Sea freight (FCL): 32-38 days port-to-port, plus 3-7 days for inland transport and customs. Air freight: 5-8 days total. Rail freight via Trans-Siberian/China-Europe routes: 16-20 days. These are baseline figures—add 20-30% during peak seasons (August-October, pre-Chinese New Year). Always confirm current transit times as geopolitical factors and carrier schedules change.
EU countries average 1-3 days with proper documentation through Union Customs Code procedures. The United States averages 1-5 days through ACE (Automated Commercial Environment). Developing markets may require 5-14 days. Countries with Free Trade Agreements typically clear 30-50% faster. The World Bank's Trading Across Borders index provides country-specific data on typical clearance times.
Transport Management Systems (TMS) provide real-time visibility across carriers. IoT devices on containers offer GPS tracking and condition monitoring. Predictive analytics using machine learning analyze historical data to forecast delays. Blockchain-based platforms enable document sharing, reducing administrative time. API integrations between ERPs and freight forwarders automate status updates. These technologies collectively reduce lead time uncertainty by 30-40%.

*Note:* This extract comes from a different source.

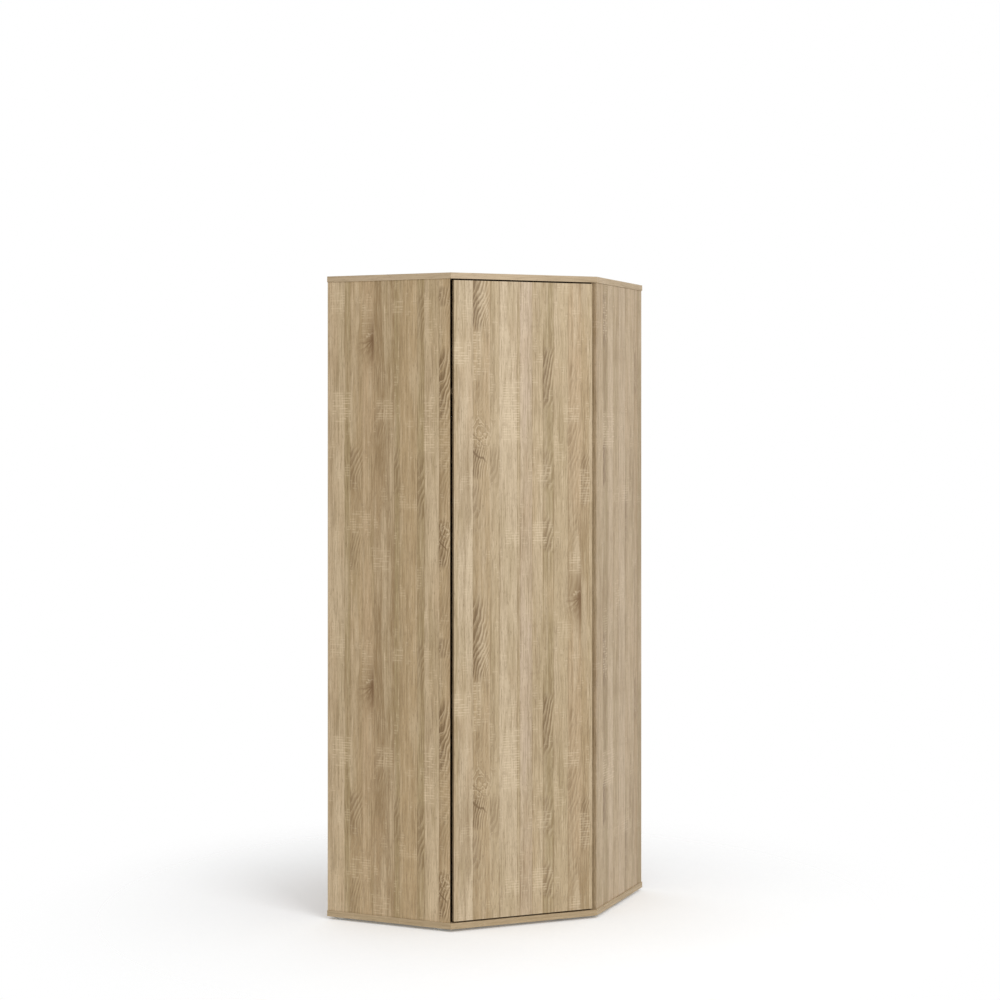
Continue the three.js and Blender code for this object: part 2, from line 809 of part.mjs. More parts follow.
// Magnetic catch under the top panel, and its strike plate on the door
function makeCatch() {
  const middle = doorLeft + latch.fromEdge;
  const strikeBack = DOOR_BOARD + SEAT + latch.strike;
  const bodyFront = strikeBack + latch.airGap + latch.poleReach;
  const seatHeight = carcassHigh - SEAT;
  const poleMiddle = doorHigh - latch.strikeBelowTop - latch.strikeHeight / 2;
  const body = block(latch.bodyLength, latch.bodyDepth, latch.bodyHeight);
  body.translate(0, bodyFront + latch.bodyDepth / 2, seatHeight - latch.bodyHeight / 2);
  const earsShape = roundedRectangle(
    latch.bodyLength + latch.earLength * 2,
    latch.bodyDepth / 2,
    latch.cornerRadius,
  );
  const ears = extrude(earsShape, latch.ear, seatHeight - latch.ear, ARC_STEPS);
  ears.translate(0, bodyFront + latch.bodyDepth / 2, 0);
  const poles = [-1, 1].map((way) => {
    const pole = block(latch.bodyLength / 2, latch.poleReach * 2, latch.pole);
    return pole.translate(0, bodyFront, poleMiddle + (way * latch.poleSpread) / 2);
  });
  const holes = [-1, 1].map((way) =>
    cylinder(latch.screwHoleRadius, latch.ear + OVERRUN * 2, SMALL_SIDES).translate(
      (way * (latch.bodyLength + latch.earLength)) / 2,
      bodyFront + latch.bodyDepth / 2,
      seatHeight - latch.ear / 2,
    ),
  );
  const form = cut(join([body, ears, ...poles]), holes);
  addMesh("door_catch", form.translate(middle, 0, 0), "darkPlastic", front);

  const strikeShape = roundedRectangle(latch.strikeLength, latch.strikeHeight, latch.cornerRadius);
  const strike = extrude(strikeShape, latch.strike, 0, ARC_STEPS).rotateX(Math.PI / 2);
  strike.translate(middle, strikeBack, poleMiddle);
  addMesh("strike_plate", strike, "steel", front);
}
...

For most businesses, consistency matters more than absolute speed. A reliable 35-day lead time enables accurate production and inventory planning, while a 25-day average with high variability (±10 days) creates chaos. Focus on reducing variability first through process standardization and reliable partners. Once consistent, evaluate if speed improvements justify additional costs through service-level analysis.
Plan around three major periods: Chinese New Year (January-February, adds 2-3 weeks), Golden Week in China (October, adds 1-2 weeks), and peak shipping season (August-October, adds 5-10 days due to congestion). Retail businesses should place orders 45-60 days before these periods. Manufacturing capacity also tightens in Q4 as suppliers prioritize existing clients, potentially adding 1-2 weeks to production lead times.